If their activism screws the nation with racial conflicts, then in their minds they're vindicated because the nation is racist, therefore they're needed more! Like how if a man denies being sexist, it proves that the Patriarchy is all-powerful, or if burning a witch doesn't stop the drought it proves that witch-magic is very powerful and more need to be burnt."

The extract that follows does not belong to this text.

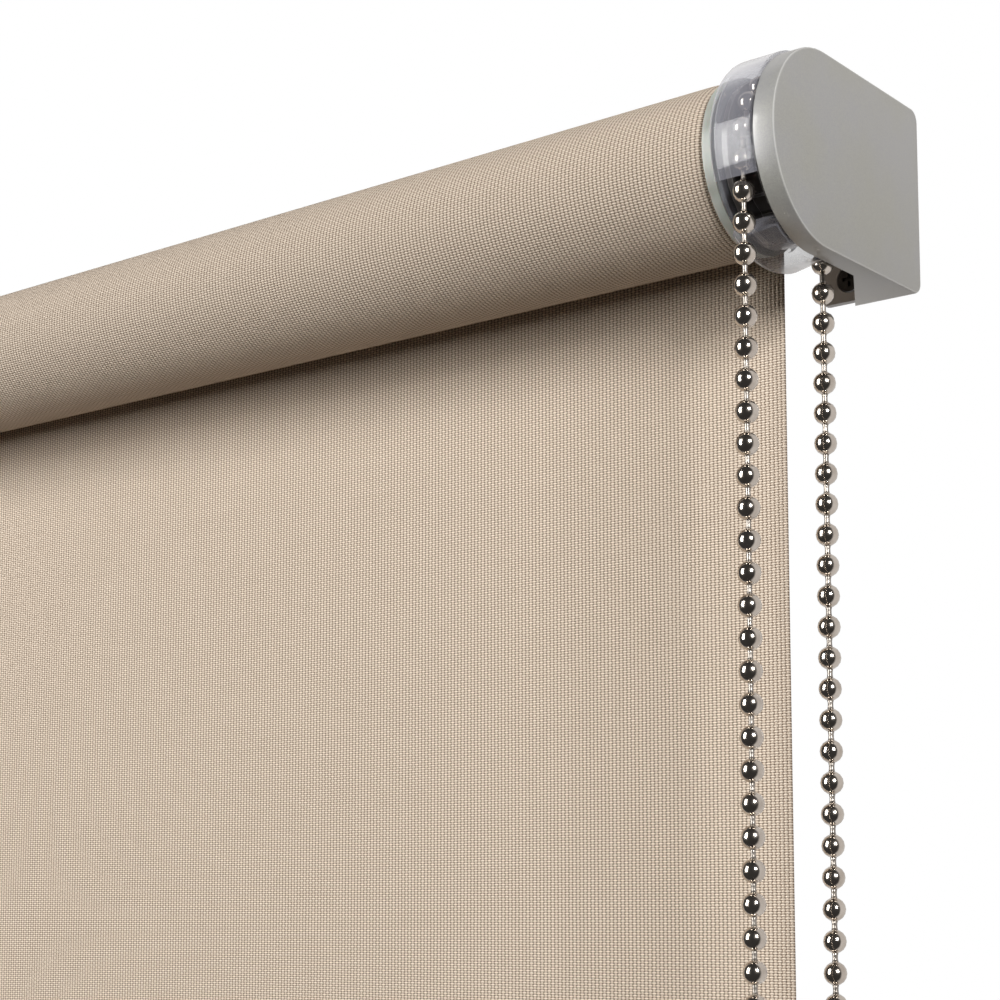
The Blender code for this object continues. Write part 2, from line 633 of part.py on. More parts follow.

"I've talked to a few genuine SJWs and attended their meetings here in Edinburgh where I'm studying (I was subsequently banned for arguing that cultural appropriation isn't real and that cultural exchange is a good thing, therefore I have "internalised oppression and support white supremacy" even though I'm a brown Chindian). They're almost all sheltered, privileged and delusional idiots. Like a black person with an upper-class English accent (probably born into it), studying in a high-tier university, funded by her parents working in London, and still complaining about "being put down by white supremacy" and organising protests against it.

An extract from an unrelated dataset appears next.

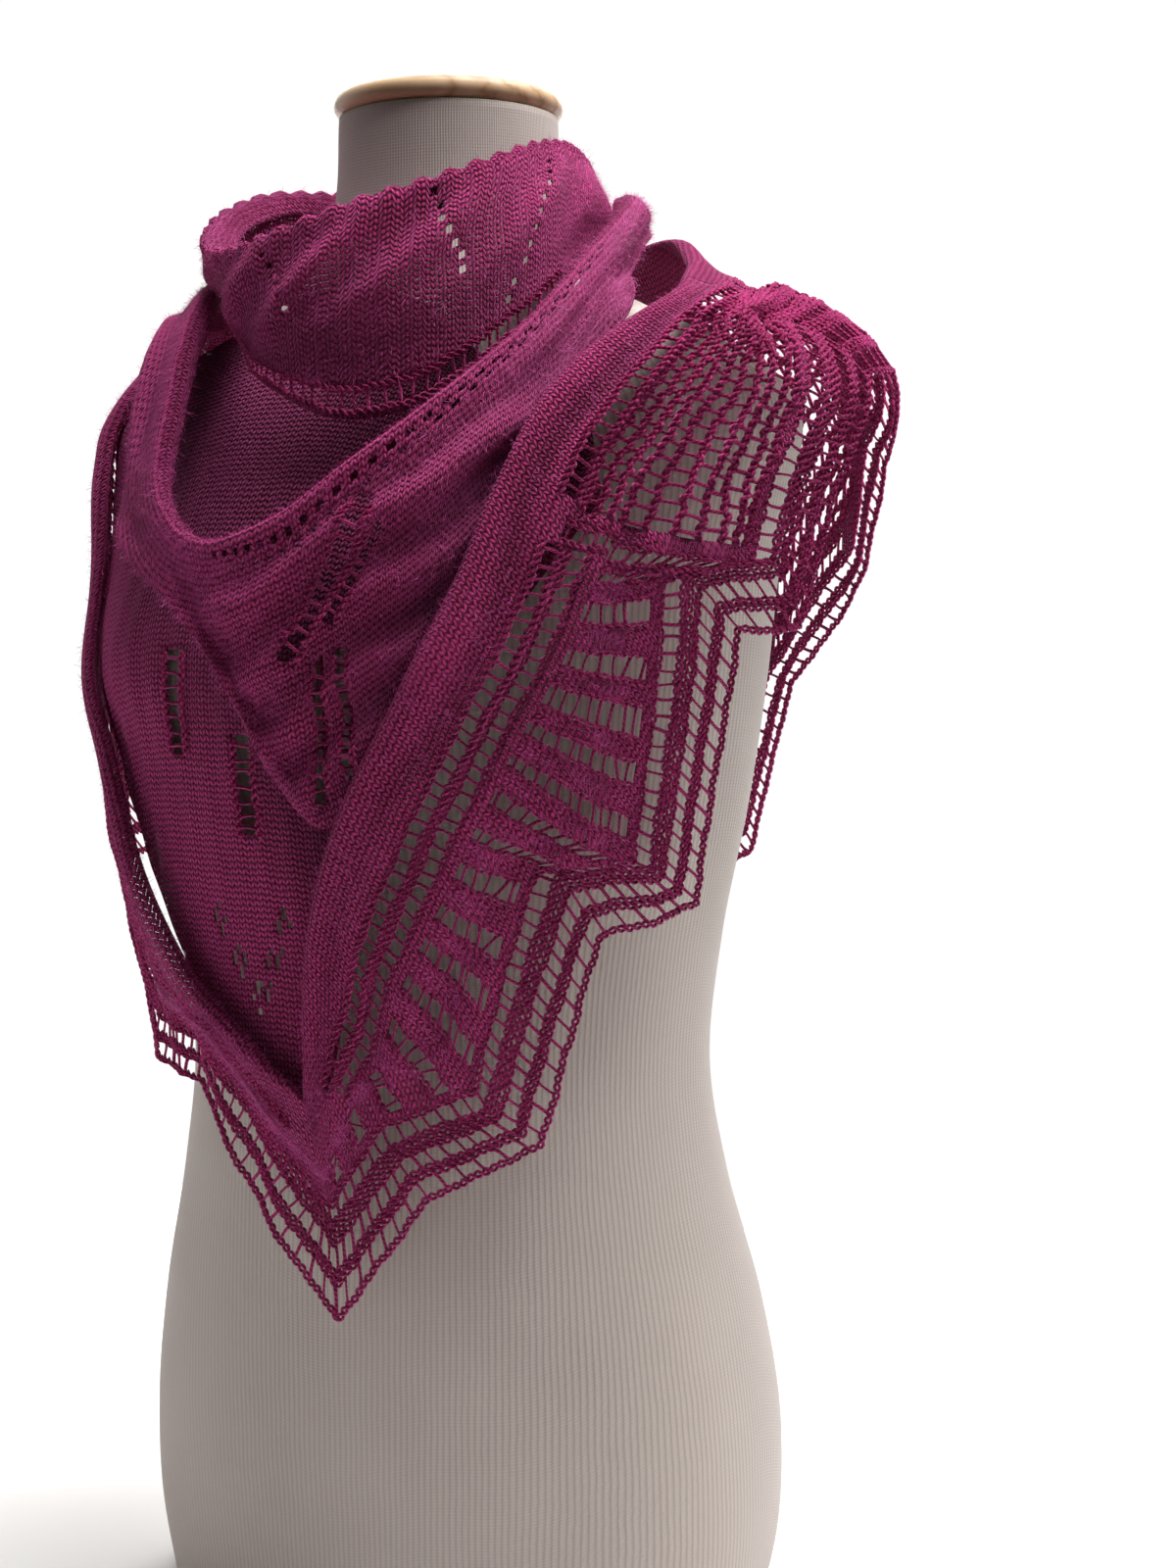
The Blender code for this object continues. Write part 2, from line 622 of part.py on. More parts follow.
def paint(obj, name, color, roughness):
    """Give an object its plain material."""
    material = bpy.data.materials.get(name)
    if material is None:
        material = bpy.data.materials.new(name)
        material.use_nodes = True
        shader = material.node_tree.nodes["Principled BSDF"]
        shader.inputs["Base Color"].default_value = (*color, 1.0)
        shader.inputs["Roughness"].default_value = roughness
    obj.data.materials.append(material)


for old in list(bpy.data.objects):
    bpy.data.objects.remove(old, do_unlink=True)

PART = bpy.data.collections.new("lace_shawl_on_dress_form")
bpy.context.scene.collection.children.link(PART)

paint(make_form(), "jersey", (0.80, 0.76, 0.70), 0.9)
paint(make_cap(), "wood", (0.72, 0.50, 0.33), 0.5)

knit = (0.42, 0.03, 0.20)
lace = (0.55, 0.06, 0.30)
paint(make_cowl(), "knit", knit, 0.9)
paint(make_swag(), "knit", knit, 0.9)
paint(make_chest(), "knit", knit, 0.9)

TAIL_RIGHT = 0
SHOULDER_RIGHT = CORNER - SHOULDER_STATION
SHOULDER_LEFT = CORNER + SHOULDER_STATION
TAIL_LEFT = len(WING["phi"]) - 1
paint(wing_body("back_right", TAIL_RIGHT, SHOULDER_RIGHT), "knit", knit, 0.9)
paint(wing_body("front", SHOULDER_RIGHT, SHOULDER_LEFT), "knit", knit, 0.9)
paint(wing_body("back_left", SHOULDER_LEFT, TAIL_LEFT), "knit", knit, 0.9)
paint(edging("edging_back_right", TAIL_RIGHT, SHOULDER_RIGHT, EDGING_BACK, (1,), CELL_BACK), "lace", lace, 0.9)
paint(edging("edging_front", SHOULDER_RIGHT, SHOULDER_LEFT, EDGING_FRONT, (1, 3), CELL_FRONT), "lace", lace, 0.9)
paint(edging("edging_back_left", SHOULDER_LEFT, TAIL_LEFT, EDGING_BACK, (1,), CELL_BACK), "lace", lace, 0.9)
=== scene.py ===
# %% [markdown]
# # A lace shawl on a dress form
# The CAD frame gives the true sizes of the form and of every stretch of the shawl.
# This script dresses it: jersey on the form, turned wood on the neck, and wool knitted
# by the maths of its surface.
# Each stretch is a function of two parameters, so the same function can place a sheet of
# stocking stitch, a ladder's rungs, or the chained rails beside them.

# %% Load the frame and keep its box
import bmesh
import bpy
import numpy as np
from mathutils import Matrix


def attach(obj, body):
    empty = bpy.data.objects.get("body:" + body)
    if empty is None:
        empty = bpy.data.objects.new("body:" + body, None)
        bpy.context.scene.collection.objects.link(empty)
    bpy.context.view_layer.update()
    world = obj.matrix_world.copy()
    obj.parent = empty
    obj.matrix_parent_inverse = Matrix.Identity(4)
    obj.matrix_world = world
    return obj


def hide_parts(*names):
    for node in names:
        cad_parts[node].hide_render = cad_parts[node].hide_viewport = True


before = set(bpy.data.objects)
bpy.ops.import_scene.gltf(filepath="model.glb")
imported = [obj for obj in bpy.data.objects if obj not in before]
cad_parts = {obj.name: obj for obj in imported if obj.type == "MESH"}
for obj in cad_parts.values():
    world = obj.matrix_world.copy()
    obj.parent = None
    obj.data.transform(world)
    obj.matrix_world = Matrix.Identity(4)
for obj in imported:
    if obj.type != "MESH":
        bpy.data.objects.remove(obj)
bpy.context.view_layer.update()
print("frame nodes:", sorted(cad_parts))

# %% [markdown]
# ## The camera
# The picture was taken from about the height of the bust, about 36 degrees round towards the
# form's left.
# A level camera keeps the verticals upright, as they are in the picture, so the height of
# the view is set by the lens shift and not by tilting.

# %% Camera
CAMERA_TURN = np.radians(36.0)
CAMERA_AWAY = 1.15
CAMERA_HEIGHT = 0.438
FOCAL_PIXELS = 2506.0
SIDE_PIXELS = 142.0
SHIFT_PIXELS = -135.0
FRAME_PIXELS = 1600.0
SENSOR = 36.0

lens = bpy.data.cameras.new("picture_camera")
lens.sensor_width = SENSOR
lens.lens = SENSOR * FOCAL_PIXELS / FRAME_PIXELS
lens.shift_y = SHIFT_PIXELS / FRAME_PIXELS
lens.clip_start = 0.05
lens.clip_end = 30.0
camera = bpy.data.objects.new("picture_camera", lens)
camera.location = (CAMERA_AWAY * np.sin(CAMERA_TURN), -CAMERA_AWAY * np.cos(CAMERA_TURN), CAMERA_HEIGHT)
camera.rotation_euler = (np.pi / 2, 0.0, CAMERA_TURN - np.arctan(SIDE_PIXELS / FOCAL_PIXELS))
bpy.context.scene.collection.objects.link(camera)
bpy.context.scene.camera = camera
print("lens", round(lens.lens, 2), "mm")

# %% [markdown]
# ## Floor and light
# Wool shows best with light from behind: it glows through the open stitches and lights the
# halo of fibres along every fold.
# A broad window stands behind the form and a soft lamp hangs over it. Weak wide lamps at the
# sides and in front keep the hollows of the folds dark wine without going black.
# The room itself grows brighter towards the window.

# %% Floor and soft light
FLOOR_SIZE = 1.4
FLOOR_DROP = 0.0005


def plain_plane(name, size, z):
    """A square sheet: the corners are at plus and minus half its size."""
    half = size / 2
    mesh = bpy.data.meshes.new(name)
    corners = [(-half, -half, z), (half, -half, z), (half, half, z), (-half, half, z)]
    mesh.from_pydata(corners, [], [(0, 1, 2, 3)])
    made = bpy.data.objects.new(name, mesh)
    bpy.context.scene.collection.objects.link(made)
    return made


def plain_paint(name, color, roughness):
    """A one colour finish for what isn't part of the object."""
    paint = bpy.data.materials.new(name)
    paint.use_nodes = True
    shader = paint.node_tree.nodes["Principled BSDF"]
    shader.inputs["Base Color"].default_value = (*color, 1.0)
    shader.inputs["Roughness"].default_value = roughness
    return paint


floor = plain_plane("floor", FLOOR_SIZE, -FLOOR_DROP)
floor.data.materials.append(plain_paint("pale_floor", (0.90, 0.895, 0.89), 0.8))


def soft_lamp(name, place, aim, size, watts, color):
    """An area lamp: its axis is the unit vector from its place to the point it is aimed at."""
    data = bpy.data.lights.new(name, "AREA")
    data.shape = "RECTANGLE"
    data.size, data.size_y = size
    data.energy = watts
    data.color = color
    lamp = bpy.data.objects.new(name, data)
    lamp.location = place
    away = np.array(place, float) - np.array(aim, float)
    turn = np.arctan2(away[0], -away[1])
    lamp.rotation_euler = (np.arctan2(np.hypot(away[0], away[1]), away[2]), 0.0, turn)
    bpy.context.scene.collection.objects.link(lamp)
    return lamp


AIM = (0.0, 0.0, 0.42)
soft_lamp("window_behind", (-1.0, 1.55, 0.95), AIM, (1.8, 1.6), 40.0, (1.0, 0.99, 0.98))
soft_lamp("window_right", (1.75, 0.75, 0.80), AIM, (0.9, 1.6), 3.5, (1.0, 0.99, 0.98))
soft_lamp("window_left", (-1.65, -0.15, 0.85), AIM, (0.8, 1.4), 2.4, (1.0, 0.98, 0.98))
soft_lamp("sky_above", (0.50, 0.10, 2.0), AIM, (1.2, 1.2), 52.0, (1.0, 0.99, 0.98))
soft_lamp("room_front", (0.75, -2.0, 0.75), AIM, (1.6, 1.6), 0.8, (1.0, 0.95, 0.93))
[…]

They have no idea what oppression is. They haven't even experienced the level of oppression all Singaporean guys face in NS, or non-Malays experience in Malaysia, let alone the serious racist oppression they claim to fight against like colonial atrocities in India and the Americas.
They literally think that hearing an Israeli diplomat speak is 'violence' that 'makes students on campus feel unsafe'. They literally say that "white people don't look us when we walk down the street because they want to erase us". They literally banned 'Blurred Lines' from being played because it violates the 'safe space policy' and 'promotes rape culture'. If they gain power the West is doomed."
"I commented on her FB once disagreeing that there was 'Chinese Privilege' in Singapore. Instantly blocked without any message whatsoever. And I'm Chindian with an Indian surname so there's no way she couldn't have known that."